Challenge
Look below for the line containing "const ornament = new THREE.Group();"; from there through the line containing "obj.parent = empty", both lines included, please set down each line exactly and nothing else.

Exercise input

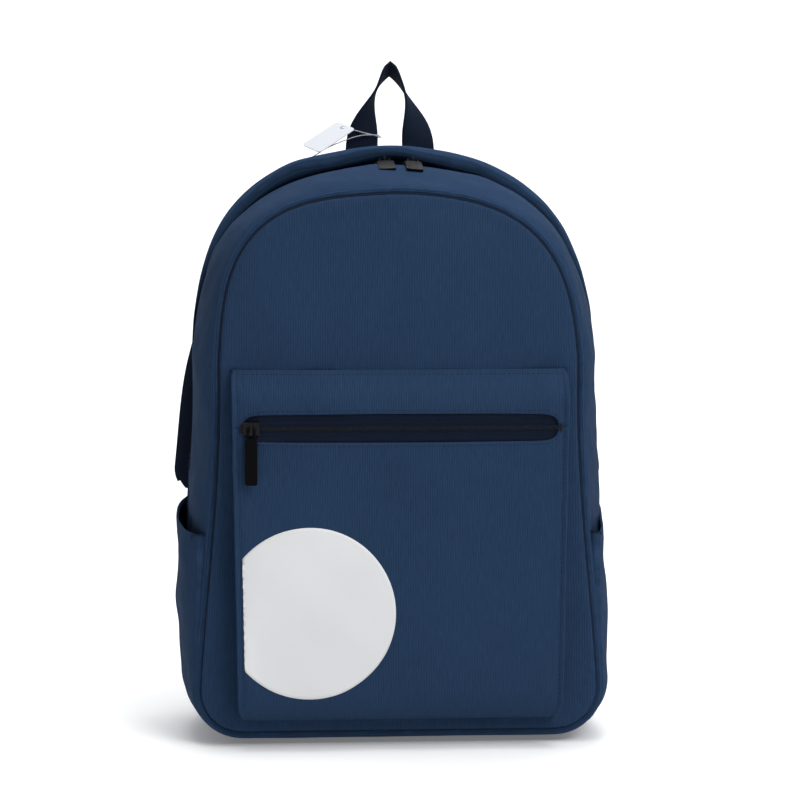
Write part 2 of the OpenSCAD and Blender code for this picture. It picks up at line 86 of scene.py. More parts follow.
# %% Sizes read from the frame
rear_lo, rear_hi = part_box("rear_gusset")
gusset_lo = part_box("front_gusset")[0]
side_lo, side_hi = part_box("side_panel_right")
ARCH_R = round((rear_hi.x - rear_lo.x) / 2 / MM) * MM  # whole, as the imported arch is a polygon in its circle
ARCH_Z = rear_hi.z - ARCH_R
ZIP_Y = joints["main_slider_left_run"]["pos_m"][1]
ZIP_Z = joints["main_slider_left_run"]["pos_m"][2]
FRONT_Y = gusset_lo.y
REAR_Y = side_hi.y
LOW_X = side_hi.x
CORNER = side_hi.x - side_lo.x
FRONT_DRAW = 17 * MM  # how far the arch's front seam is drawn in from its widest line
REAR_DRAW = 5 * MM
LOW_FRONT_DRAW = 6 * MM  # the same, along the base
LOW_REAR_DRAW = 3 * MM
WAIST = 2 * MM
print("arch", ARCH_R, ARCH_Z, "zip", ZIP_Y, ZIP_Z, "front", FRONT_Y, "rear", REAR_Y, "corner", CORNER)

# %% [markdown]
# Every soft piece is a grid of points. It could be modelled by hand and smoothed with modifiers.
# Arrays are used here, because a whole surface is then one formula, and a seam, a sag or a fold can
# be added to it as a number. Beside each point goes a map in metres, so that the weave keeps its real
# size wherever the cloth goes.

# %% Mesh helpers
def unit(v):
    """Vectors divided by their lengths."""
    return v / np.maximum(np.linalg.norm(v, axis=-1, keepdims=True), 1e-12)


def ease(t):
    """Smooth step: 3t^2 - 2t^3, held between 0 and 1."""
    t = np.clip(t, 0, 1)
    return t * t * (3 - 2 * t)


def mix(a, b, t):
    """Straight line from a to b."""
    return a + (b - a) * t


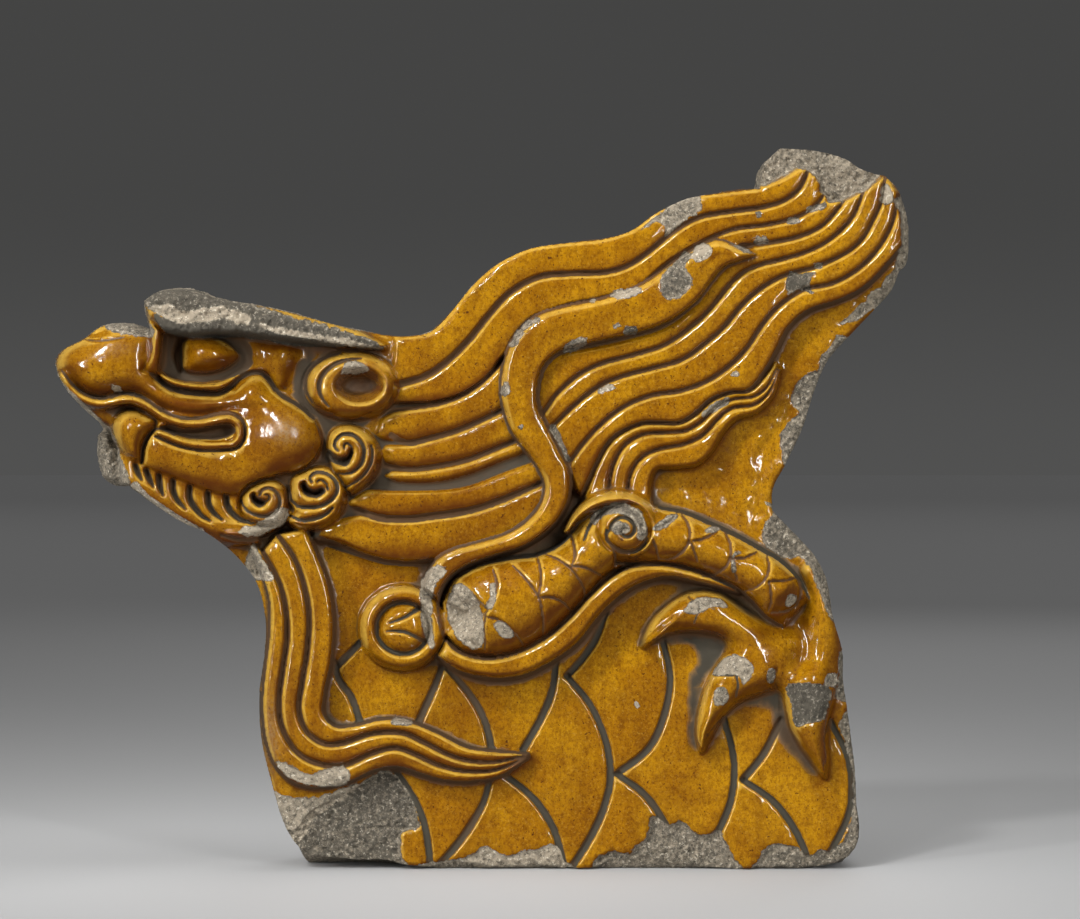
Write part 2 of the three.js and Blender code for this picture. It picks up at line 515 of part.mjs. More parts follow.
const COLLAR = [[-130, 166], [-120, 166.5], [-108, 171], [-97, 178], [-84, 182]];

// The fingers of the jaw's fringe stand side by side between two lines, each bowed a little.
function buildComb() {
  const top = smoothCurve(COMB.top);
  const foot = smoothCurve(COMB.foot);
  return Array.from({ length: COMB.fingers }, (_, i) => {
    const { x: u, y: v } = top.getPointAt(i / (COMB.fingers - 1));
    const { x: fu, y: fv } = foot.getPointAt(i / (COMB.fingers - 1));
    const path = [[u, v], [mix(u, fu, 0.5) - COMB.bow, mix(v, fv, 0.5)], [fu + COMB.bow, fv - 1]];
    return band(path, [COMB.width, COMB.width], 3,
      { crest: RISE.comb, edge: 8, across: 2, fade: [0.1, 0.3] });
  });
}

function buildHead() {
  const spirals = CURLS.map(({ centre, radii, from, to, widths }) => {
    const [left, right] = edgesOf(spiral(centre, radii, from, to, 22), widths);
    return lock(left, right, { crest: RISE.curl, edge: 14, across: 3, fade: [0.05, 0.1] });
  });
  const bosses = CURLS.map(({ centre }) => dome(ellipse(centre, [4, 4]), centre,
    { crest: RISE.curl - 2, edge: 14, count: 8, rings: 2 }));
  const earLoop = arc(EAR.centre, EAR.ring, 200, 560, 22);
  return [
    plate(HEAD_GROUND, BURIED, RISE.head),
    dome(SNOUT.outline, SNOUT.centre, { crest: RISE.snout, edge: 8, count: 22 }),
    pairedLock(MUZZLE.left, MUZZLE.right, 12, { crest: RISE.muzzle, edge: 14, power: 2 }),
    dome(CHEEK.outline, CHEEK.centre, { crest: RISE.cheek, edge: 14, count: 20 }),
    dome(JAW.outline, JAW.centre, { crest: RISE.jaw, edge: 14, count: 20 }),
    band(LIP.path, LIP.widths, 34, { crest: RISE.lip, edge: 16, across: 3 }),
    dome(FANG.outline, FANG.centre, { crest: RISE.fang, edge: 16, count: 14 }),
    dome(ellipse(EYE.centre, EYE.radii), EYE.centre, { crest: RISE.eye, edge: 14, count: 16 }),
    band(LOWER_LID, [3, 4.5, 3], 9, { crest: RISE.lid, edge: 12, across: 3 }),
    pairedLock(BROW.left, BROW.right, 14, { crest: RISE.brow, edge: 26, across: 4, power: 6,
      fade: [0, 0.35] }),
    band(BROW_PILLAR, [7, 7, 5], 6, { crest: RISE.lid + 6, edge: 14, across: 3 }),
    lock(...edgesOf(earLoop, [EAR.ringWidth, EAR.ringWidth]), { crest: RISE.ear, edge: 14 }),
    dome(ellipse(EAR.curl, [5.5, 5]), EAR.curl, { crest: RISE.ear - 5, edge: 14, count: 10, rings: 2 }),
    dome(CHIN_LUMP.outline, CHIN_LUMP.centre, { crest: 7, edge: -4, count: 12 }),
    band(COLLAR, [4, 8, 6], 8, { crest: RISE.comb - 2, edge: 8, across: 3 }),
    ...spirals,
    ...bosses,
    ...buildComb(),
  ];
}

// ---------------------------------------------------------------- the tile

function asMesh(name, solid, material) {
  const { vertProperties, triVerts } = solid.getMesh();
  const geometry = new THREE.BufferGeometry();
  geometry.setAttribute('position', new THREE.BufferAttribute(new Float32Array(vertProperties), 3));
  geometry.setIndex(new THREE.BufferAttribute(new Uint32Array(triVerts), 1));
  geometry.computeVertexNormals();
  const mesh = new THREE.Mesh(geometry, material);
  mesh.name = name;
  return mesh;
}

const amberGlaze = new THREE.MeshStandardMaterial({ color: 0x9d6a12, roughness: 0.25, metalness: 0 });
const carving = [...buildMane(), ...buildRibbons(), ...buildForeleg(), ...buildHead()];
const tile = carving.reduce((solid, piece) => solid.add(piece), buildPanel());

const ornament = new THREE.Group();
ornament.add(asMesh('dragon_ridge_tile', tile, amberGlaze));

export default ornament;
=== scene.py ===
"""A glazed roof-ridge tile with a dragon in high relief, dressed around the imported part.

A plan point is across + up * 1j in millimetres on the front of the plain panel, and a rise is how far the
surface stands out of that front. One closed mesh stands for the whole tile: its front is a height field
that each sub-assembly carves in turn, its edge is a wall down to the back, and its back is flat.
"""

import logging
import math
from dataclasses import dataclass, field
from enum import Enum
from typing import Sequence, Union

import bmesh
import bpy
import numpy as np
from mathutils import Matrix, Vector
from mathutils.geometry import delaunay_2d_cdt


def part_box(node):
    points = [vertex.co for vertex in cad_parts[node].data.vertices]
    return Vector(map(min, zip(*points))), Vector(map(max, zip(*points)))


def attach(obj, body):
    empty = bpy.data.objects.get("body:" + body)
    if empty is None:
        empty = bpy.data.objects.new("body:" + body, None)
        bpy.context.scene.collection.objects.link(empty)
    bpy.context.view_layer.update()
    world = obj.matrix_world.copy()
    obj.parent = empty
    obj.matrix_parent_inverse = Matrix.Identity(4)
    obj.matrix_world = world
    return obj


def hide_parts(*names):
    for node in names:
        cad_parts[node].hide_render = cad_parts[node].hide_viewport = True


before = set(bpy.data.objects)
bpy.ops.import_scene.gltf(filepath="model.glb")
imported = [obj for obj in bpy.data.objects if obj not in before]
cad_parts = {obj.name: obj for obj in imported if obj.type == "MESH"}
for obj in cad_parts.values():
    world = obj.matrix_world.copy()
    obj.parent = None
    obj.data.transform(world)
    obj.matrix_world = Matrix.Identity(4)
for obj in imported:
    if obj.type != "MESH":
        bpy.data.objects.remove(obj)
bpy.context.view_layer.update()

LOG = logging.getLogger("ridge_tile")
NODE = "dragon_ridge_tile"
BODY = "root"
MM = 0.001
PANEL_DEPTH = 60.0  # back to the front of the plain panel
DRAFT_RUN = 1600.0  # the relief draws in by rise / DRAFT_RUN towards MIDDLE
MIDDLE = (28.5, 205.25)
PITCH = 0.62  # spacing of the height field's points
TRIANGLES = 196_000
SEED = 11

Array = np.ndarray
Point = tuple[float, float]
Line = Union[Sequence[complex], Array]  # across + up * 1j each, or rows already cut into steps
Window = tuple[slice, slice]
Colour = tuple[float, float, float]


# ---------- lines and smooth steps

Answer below
const ornament = new THREE.Group();
ornament.add(asMesh('dragon_ridge_tile', tile, amberGlaze));

export default ornament;
=== scene.py ===
"""A glazed roof-ridge tile with a dragon in high relief, dressed around the imported part.

A plan point is across + up * 1j in millimetres on the front of the plain panel, and a rise is how far the
surface stands out of that front. One closed mesh stands for the whole tile: its front is a height field
that each sub-assembly carves in turn, its edge is a wall down to the back, and its back is flat.
"""

import logging
import math
from dataclasses import dataclass, field
from enum import Enum
from typing import Sequence, Union

import bmesh
import bpy
import numpy as np
from mathutils import Matrix, Vector
from mathutils.geometry import delaunay_2d_cdt


def part_box(node):
    points = [vertex.co for vertex in cad_parts[node].data.vertices]
    return Vector(map(min, zip(*points))), Vector(map(max, zip(*points)))


def attach(obj, body):
    empty = bpy.data.objects.get("body:" + body)
    if empty is None:
        empty = bpy.data.objects.new("body:" + body, None)
        bpy.context.scene.collection.objects.link(empty)
    bpy.context.view_layer.update()
    world = obj.matrix_world.copy()
    obj.parent = empty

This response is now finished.